China has staged live-fire war games in the South China Sea, state media reported Wednesday, amid concerns over Beijing's territorial disputes with neighbouring nations in the area.

The army's Marine Corps carried out the exercises on Tuesday, which involved at least 100 warships, submarines and aircraft, and included amphibious combat drills, the official Global Times reported.

More than 200 military students from 40 countries and regions observed the exercises and discussed them with commanding officers, it added.

The war games were intended to showcase a modern Chinese Marine Corps to the world, the report quoted an unnamed officer responsible for the drills as saying.
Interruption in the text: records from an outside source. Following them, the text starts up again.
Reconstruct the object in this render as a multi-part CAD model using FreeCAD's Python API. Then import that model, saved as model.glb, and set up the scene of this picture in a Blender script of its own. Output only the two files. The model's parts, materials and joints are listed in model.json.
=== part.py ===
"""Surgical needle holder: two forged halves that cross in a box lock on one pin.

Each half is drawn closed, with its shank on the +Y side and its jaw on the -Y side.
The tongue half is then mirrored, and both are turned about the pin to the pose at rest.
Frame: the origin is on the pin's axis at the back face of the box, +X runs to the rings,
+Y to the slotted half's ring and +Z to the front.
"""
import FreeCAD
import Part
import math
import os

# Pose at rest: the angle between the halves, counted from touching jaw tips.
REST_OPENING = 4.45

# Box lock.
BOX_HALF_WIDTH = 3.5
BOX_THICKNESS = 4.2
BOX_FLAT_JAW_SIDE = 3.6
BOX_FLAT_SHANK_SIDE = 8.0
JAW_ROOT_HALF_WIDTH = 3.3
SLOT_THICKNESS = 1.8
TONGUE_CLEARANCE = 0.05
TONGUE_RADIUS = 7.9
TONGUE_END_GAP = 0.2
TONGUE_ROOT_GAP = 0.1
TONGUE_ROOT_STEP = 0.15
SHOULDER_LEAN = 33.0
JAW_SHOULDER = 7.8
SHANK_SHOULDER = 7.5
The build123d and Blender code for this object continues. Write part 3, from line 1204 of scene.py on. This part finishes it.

"This is basically a routine military exercise but it is also based on the current combat situation in the South China Sea," Li Jie, a Beijing-based naval expert, was quoted as saying.

"It was not a special signal, but we chose that theatre to show our naval capacity and strength."

The defence ministry was not immediately available for comment.

Beijing has a number of territorial disputes in the South China Sea over potentially resource-rich islands.

It insists it has complete sovereignty over the Spratly and Paracel islands there, but the Philippines, Vietnam, Malaysia, Brunei and Taiwan have competing claims.

In July, US Secretary of State Hillary Clinton — who paid a lightning visit to China last weekend — called for multilateral talks on the dispute, a position that Beijing opposes.